In Nepal, journalist Uma Singh was killed in 2009 in Janakpur and initial investigations indicated the involvement of a Maoist leader, Shrawan Yadav. The latter was actively involved in a series of land grabs in the region and had even killed the journalist’s father and brother a couple of years ago. Uma Singh, her friends say, was determined to become a journalist and expose the wrongdoings by the Maoists. She worked hard and wrote a number of articles and also radio broadcasts for Radio Janakpur on land issues, on the condition of women, on sexual harassment etc.

Now, police say that the Maoist ‘angle’ was not the main reason for her death. Instead, they said that a property dispute with a sister-in-law was the reason for her brutal murder. The sister-in-law was arrested, along with another local anti-social element. However, the Maoist leader is out on bail and, when a team from the International Fact-Finding and Advocacy Media Mission to Nepal visited Janakpur last month, they found that the case is yet to proceed and witnesses, including Uma Singh’s mother, have been threatened into silence.

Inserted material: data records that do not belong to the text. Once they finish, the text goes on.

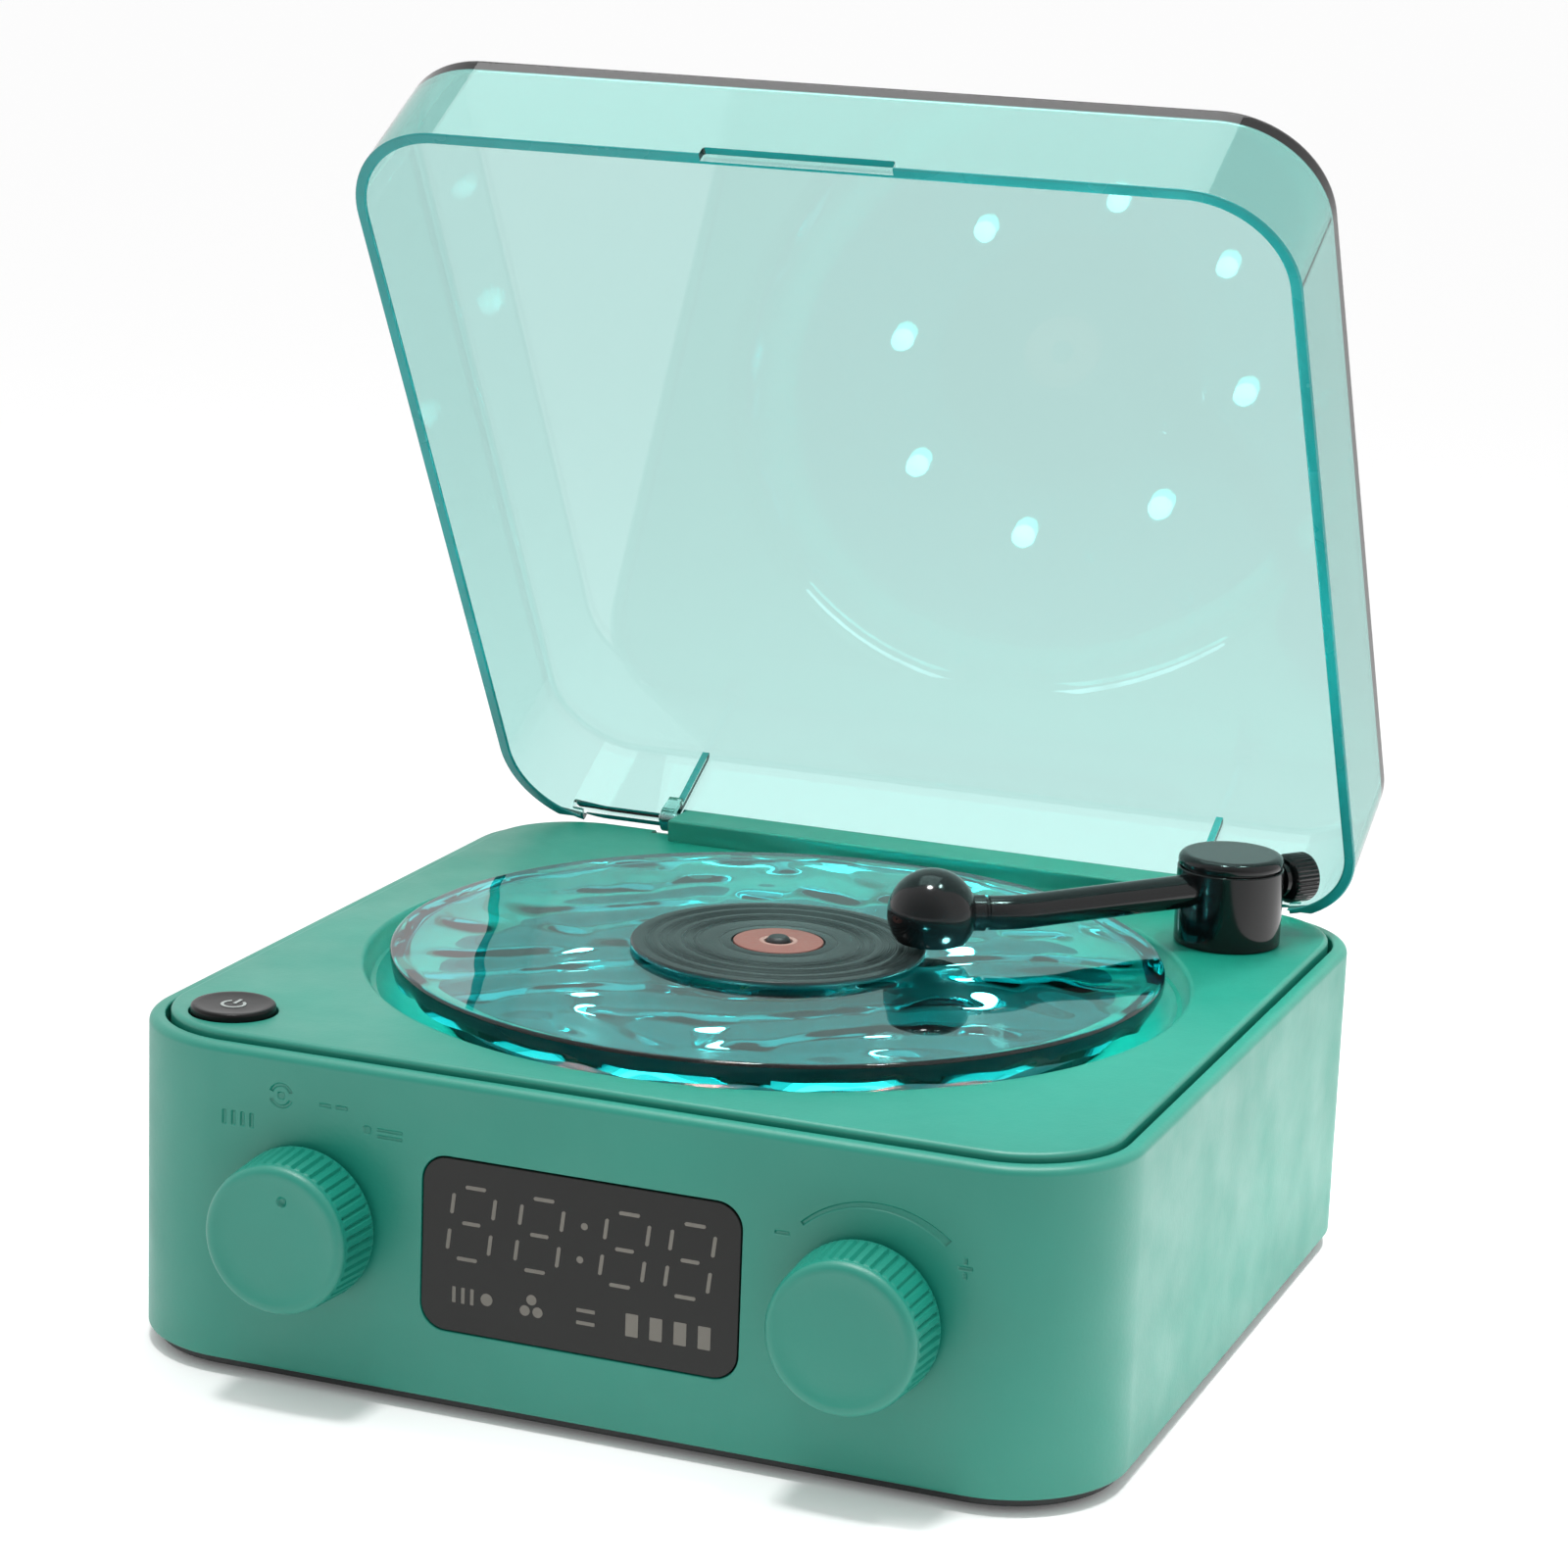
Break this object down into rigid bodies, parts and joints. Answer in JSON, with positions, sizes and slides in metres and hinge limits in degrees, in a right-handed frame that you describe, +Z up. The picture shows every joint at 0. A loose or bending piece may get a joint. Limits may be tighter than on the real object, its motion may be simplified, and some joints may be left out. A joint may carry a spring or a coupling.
{
  "type": "suitcase record player",
  "caption": "Small lidded desktop speaker shaped like a suitcase record player, with a lit rippled disc, tonearm, clock display and knobs.",
  "frame": {"origin": "centre of the open player's footprint box, on the surface that the feet stand on", "axes": "+Z up, front with the knobs towards -Y, +X to the right seen from the front"},
  "size_m": [0.14, 0.1562, 0.1707],
  "materials": {
    "green_plastic": "satin moulded, fine texture",
    "black_plastic": "matte moulded",
    "gloss_black": "polished",
    "window_black": "smoked, polished",
    "clear_teal": "clear tinted acrylic",
    "ripple_acrylic": "clear tinted acrylic with a rippled underside",
    "record_black": "grooved",
    "label_paper": "printed, plain",
    "nylon": "natural nylon",
    "light_board_green": "green solder mask",
    "brass": "turned",
    "board": "solder mask",
    "battery_foil": "foil wrap",
    "cone_paper": "pressed pulp",
    "magnet": "ferrite",
    "port_steel": "plated",
    "steel": "plated",
    "foot_rubber": "moulded"
  },
  "bodies": {
    "cabinet": {"body_shell": "green_plastic", "top_deck": "green_plastic", "base_plate": "black_plastic", "foot_front_left": "foot_rubber", "foot_front_right": "foot_rubber", "foot_rear_left": "foot_rubber", "foot_rear_right": "foot_rubber", "base_screw_front_left": "steel", "base_screw_front_right": "steel", "base_screw_rear_left": "steel", "base_screw_rear_right": "steel", "hinge_bar": "green_plastic", "hinge_pin_left": "steel", "hinge_pin_right": "steel", "spindle_bush": "brass", "light_board": "light_board_green", "motor": "steel", "motor_bracket": "steel", "tonearm_bush": "brass", "mode_selector": "steel", "volume_control": "steel", "display_window": "window_black", "display_module": "nylon", "display_board": "board", "key_switch": "steel", "key_board": "board", "speaker_frame": "steel", "speaker_cone": "cone_paper", "speaker_magnet": "magnet", "rear_grille": "black_plastic", "usb_port": "port_steel", "card_slot": "port_steel", "port_board": "board", "main_board": "board", "battery": "battery_foil"},
    "lid": {"lid": "clear_teal"},
    "turntable": {"ripple_disc": "ripple_acrylic", "mini_record": "record_black", "record_label": "label_paper", "spindle": "black_plastic", "platter_gear": "nylon"},
    "motor_rotor": {"motor_shaft": "steel", "motor_pinion": "brass"},
    "tonearm": {"tonearm_post": "gloss_black", "tonearm_cap": "gloss_black", "tonearm_tube": "gloss_black", "tonearm_head": "gloss_black", "counterweight": "gloss_black", "tonearm_shaft": "steel"},
    "mode_knob": {"mode_knob": "green_plastic", "mode_shaft": "steel"},
    "volume_knob": {"volume_knob": "green_plastic", "volume_shaft": "steel"},
    "power_key": {"power_key": "gloss_black"}
  },
  "joints": [
    {"name": "lid_hinge", "type": "hinge", "parent": "cabinet", "child": "lid", "pos_m": [0, 0.06282, 0.04914], "axis": [-1, 0, 0], "range_deg": [-59.6, 8]},
    {"name": "turntable_spin", "type": "hinge", "parent": "cabinet", "child": "turntable", "pos_m": [0, -0.00083, 0.0422], "axis": [0, 0, 1], "continuous": true},
    {"name": "motor_spin", "type": "hinge", "parent": "cabinet", "child": "motor_rotor", "pos_m": [0, -0.02508, 0.0332], "axis": [0, 0, 1], "continuous": true},
    {"name": "tonearm_swivel", "type": "hinge", "parent": "cabinet", "child": "tonearm", "pos_m": [0.0536, 0.04277, 0.0472], "axis": [0, 0, 1], "range_deg": [-10, 28]},
    {"name": "mode_turn", "type": "hinge", "parent": "cabinet", "child": "mode_knob", "pos_m": [-0.0394, -0.06873, 0.0238], "axis": [0, -1, 0], "range_deg": [-60, 60]},
    {"name": "volume_turn", "type": "hinge", "parent": "cabinet", "child": "volume_knob", "pos_m": [0.0394, -0.06873, 0.0238], "axis": [0, -1, 0], "range_deg": [-140, 140]},
    {"name": "power_press", "type": "slide", "parent": "cabinet", "child": "power_key", "axis": [0, 0, -1], "range_m": [0, 0.0006], "stiffness_N_per_m": 900}
  ],
  "couplings": [
    {"joint": "motor_spin", "follows": "turntable_spin", "ratio": -3}
  ]
}
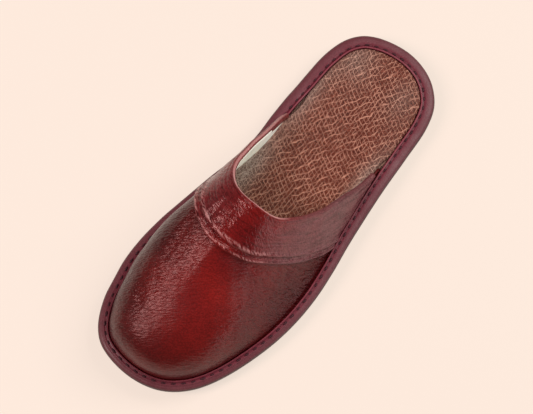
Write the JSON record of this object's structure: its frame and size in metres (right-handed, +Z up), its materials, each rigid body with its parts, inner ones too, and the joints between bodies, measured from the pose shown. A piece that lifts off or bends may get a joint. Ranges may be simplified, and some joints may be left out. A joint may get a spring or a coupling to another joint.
{
  "type": "leather mule house slipper",
  "caption": "Left closed-toe leather mule slipper in oxblood, with an instep band, a stitched edge rand and a padded leather insole.",
  "frame": {"origin": "on the floor under the middle of the heel", "axes": "+Z up, toe towards -Y, heel towards +Y, +X the wearer's left, which is the outer side of this left shoe"},
  "size_m": [0.1111, 0.28, 0.0746],
  "materials": {
    "outsole_rubber": "matt",
    "insole_leather": "semi-gloss",
    "rand_leather": "satin",
    "upper_leather": "gloss",
    "band_leather": "gloss"
  },
  "bodies": {
    "root": {"outsole": "outsole_rubber", "insole": "insole_leather", "rand": "rand_leather", "upper": "upper_leather", "instep_band": "band_leather"}
  },
  "joints": []
}
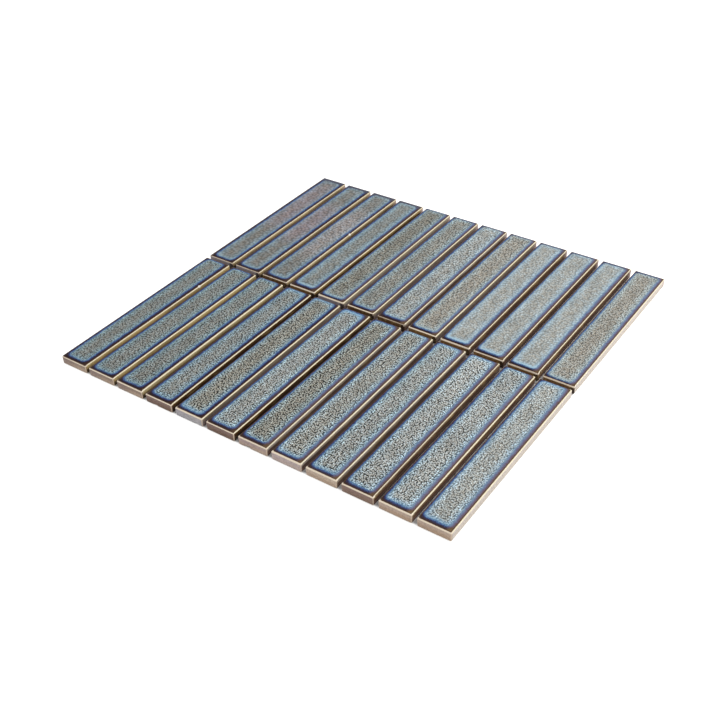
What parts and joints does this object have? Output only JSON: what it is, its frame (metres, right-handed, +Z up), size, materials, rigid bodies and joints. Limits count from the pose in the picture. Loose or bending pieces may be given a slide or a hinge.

When journalists die, the message they bear dies with them

Why is it so important to establish the causes for the killings of journalists?

Inevitably, when doubts are cast on the reasons for the deaths of these messengers, the anger and sympathy their deaths evoke get dissipated and the protests that may follow these killings are watered down.  With poor or non-existent investigations, impunity rules and the killers of these journalists get away scot free in case after case. Often, suspicions are cast on their very identities as journalists. Their work is then downgraded and forgotten. For their detractors and opponents, their physical elimination is not enough. The erasure of their work is also necessary.

The nature of the beast they feed has changed too.  Media houses are increasingly demanding that journalists play other roles – not merely as procurers of advertising and paid news but also as deal-brokers for all the varied business interests of their media house.  Should journalists pay the price for this with their work and their lives? That’s another question journalists must ask ourselves.